What is needed is an exact copy of the lines from the one containing "Keep writing the" to the one containing "LEAST_RADIUS = 1e-9", both lines included, and no other lines.

Information shown:
==*==
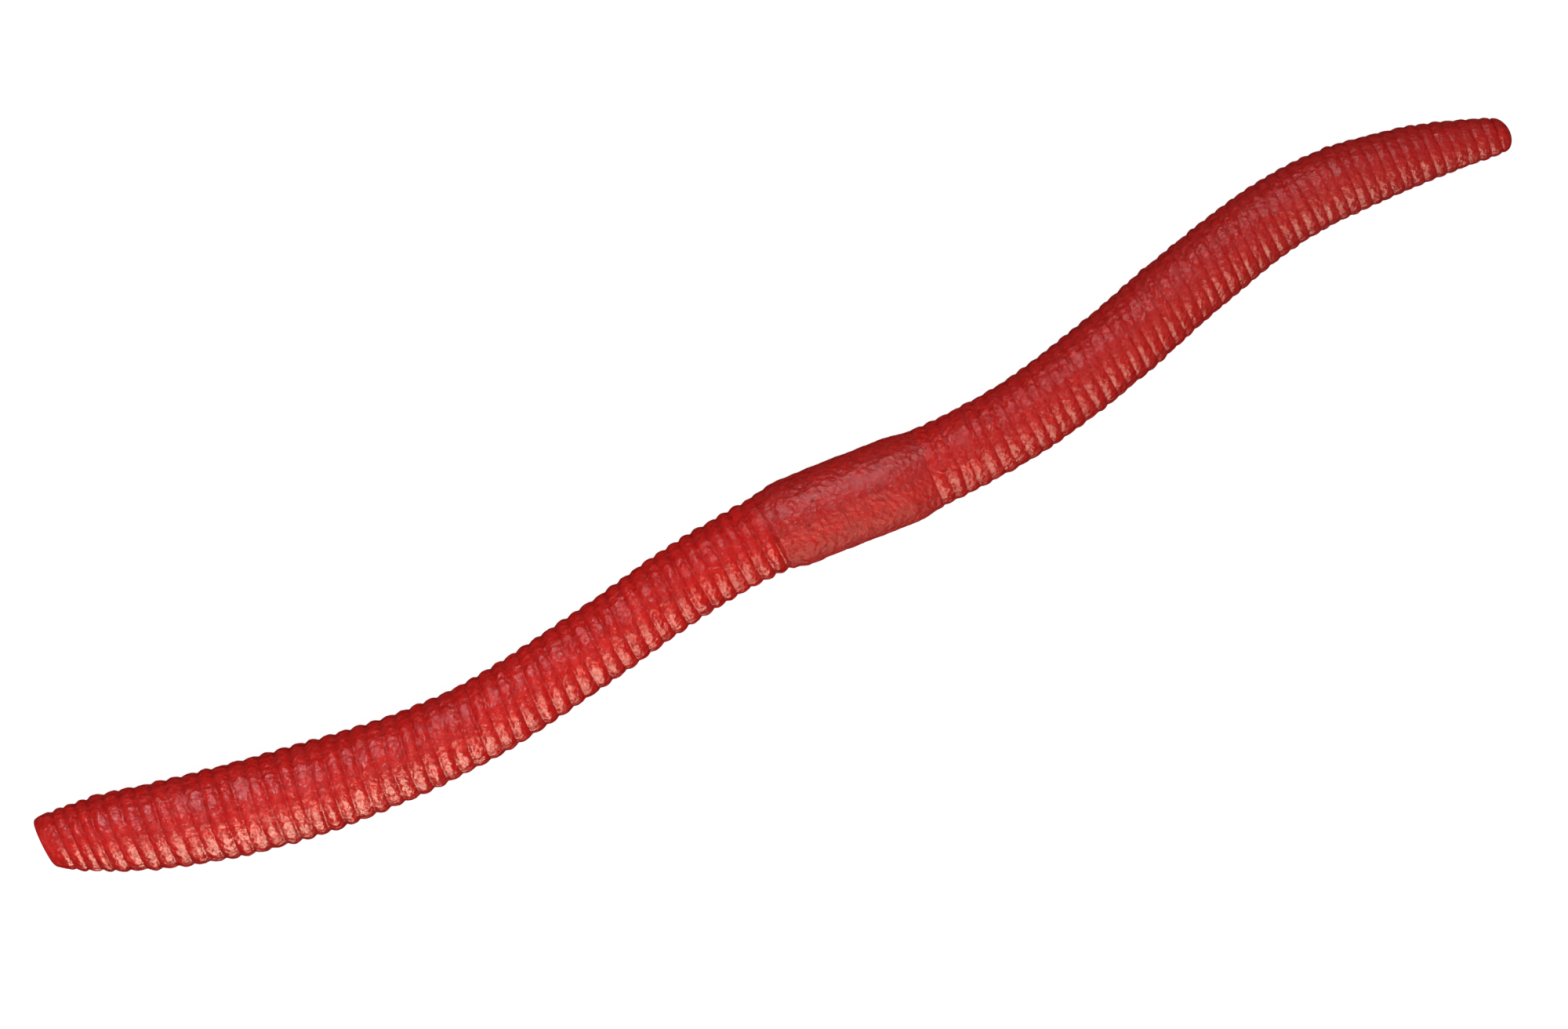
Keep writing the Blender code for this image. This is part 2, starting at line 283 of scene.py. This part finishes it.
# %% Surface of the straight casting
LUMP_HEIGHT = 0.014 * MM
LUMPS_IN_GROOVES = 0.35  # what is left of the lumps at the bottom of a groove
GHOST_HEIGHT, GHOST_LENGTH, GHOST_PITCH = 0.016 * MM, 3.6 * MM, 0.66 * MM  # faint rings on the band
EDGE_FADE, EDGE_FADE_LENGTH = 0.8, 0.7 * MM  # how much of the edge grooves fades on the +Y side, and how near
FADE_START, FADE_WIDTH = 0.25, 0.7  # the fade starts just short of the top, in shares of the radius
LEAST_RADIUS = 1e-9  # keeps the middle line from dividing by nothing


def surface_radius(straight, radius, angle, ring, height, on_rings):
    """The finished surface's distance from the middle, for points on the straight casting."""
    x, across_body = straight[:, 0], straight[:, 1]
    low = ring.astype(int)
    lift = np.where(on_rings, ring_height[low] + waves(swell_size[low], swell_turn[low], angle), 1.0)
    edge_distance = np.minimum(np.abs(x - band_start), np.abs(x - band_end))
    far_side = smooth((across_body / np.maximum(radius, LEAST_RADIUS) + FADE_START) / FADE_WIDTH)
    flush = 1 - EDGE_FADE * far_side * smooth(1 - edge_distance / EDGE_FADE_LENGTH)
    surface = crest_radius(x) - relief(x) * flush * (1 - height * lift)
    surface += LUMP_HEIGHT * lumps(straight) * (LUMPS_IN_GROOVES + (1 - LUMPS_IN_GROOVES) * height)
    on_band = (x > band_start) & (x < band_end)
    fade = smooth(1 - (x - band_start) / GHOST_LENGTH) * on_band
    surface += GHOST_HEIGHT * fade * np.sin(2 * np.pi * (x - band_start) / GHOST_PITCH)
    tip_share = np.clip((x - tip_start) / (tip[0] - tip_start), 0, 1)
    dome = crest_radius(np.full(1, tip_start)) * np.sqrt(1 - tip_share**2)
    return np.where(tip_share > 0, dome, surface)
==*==
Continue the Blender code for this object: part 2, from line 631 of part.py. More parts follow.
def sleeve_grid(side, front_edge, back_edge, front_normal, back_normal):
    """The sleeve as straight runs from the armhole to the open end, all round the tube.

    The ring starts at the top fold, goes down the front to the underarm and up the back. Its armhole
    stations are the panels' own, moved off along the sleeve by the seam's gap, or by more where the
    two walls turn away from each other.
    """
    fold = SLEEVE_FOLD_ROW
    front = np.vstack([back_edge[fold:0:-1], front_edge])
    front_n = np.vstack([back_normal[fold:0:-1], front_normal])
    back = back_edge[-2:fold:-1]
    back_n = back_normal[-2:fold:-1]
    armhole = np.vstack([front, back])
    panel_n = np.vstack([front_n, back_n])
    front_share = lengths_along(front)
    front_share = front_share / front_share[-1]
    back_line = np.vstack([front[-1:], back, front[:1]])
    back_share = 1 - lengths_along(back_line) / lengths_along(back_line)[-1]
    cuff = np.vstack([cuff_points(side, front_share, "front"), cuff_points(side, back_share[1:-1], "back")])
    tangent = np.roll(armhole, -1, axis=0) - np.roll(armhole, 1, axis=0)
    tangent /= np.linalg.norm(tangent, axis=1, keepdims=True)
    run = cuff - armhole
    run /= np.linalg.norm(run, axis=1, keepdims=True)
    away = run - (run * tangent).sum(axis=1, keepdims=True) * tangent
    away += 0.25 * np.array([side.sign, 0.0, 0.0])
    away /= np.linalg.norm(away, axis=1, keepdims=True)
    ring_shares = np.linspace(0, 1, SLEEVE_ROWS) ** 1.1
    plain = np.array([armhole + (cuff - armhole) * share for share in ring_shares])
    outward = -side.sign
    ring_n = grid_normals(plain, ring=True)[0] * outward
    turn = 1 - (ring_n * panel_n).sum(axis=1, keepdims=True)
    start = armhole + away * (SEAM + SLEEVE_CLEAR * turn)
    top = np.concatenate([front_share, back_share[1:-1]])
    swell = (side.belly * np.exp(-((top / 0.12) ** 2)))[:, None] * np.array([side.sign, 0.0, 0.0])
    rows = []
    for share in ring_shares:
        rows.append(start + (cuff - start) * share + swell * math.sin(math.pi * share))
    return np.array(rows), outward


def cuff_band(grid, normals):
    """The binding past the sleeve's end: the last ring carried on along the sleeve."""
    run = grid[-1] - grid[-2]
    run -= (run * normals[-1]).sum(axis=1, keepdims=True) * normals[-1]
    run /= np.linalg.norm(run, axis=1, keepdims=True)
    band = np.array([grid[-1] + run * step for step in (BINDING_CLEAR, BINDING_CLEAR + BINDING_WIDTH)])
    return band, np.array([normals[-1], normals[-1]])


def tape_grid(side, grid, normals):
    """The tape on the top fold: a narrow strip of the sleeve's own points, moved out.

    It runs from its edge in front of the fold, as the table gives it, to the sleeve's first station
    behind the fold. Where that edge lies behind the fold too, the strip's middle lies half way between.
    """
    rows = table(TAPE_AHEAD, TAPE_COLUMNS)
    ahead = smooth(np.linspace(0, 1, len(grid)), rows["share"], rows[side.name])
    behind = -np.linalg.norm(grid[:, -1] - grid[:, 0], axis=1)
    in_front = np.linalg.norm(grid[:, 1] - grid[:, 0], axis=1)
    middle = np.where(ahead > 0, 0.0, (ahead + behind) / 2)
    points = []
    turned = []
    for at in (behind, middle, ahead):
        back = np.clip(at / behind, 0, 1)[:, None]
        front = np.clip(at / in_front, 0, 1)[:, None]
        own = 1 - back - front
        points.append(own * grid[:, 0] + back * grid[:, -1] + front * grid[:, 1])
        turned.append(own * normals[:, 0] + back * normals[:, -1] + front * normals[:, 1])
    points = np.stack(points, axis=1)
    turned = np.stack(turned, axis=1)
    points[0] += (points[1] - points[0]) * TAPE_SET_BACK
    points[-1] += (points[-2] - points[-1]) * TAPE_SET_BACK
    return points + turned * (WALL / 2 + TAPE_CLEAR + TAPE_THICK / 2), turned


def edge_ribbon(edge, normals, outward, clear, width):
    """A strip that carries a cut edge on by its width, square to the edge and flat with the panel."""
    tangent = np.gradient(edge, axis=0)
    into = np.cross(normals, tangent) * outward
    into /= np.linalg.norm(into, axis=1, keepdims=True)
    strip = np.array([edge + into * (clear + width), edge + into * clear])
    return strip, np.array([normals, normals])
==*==
Completed task:
Keep writing the Blender code for this image. This is part 2, starting at line 283 of scene.py. This part finishes it.
# %% Surface of the straight casting
LUMP_HEIGHT = 0.014 * MM
LUMPS_IN_GROOVES = 0.35  # what is left of the lumps at the bottom of a groove
GHOST_HEIGHT, GHOST_LENGTH, GHOST_PITCH = 0.016 * MM, 3.6 * MM, 0.66 * MM  # faint rings on the band
EDGE_FADE, EDGE_FADE_LENGTH = 0.8, 0.7 * MM  # how much of the edge grooves fades on the +Y side, and how near
FADE_START, FADE_WIDTH = 0.25, 0.7  # the fade starts just short of the top, in shares of the radius
LEAST_RADIUS = 1e-9  # keeps the middle line from dividing by nothing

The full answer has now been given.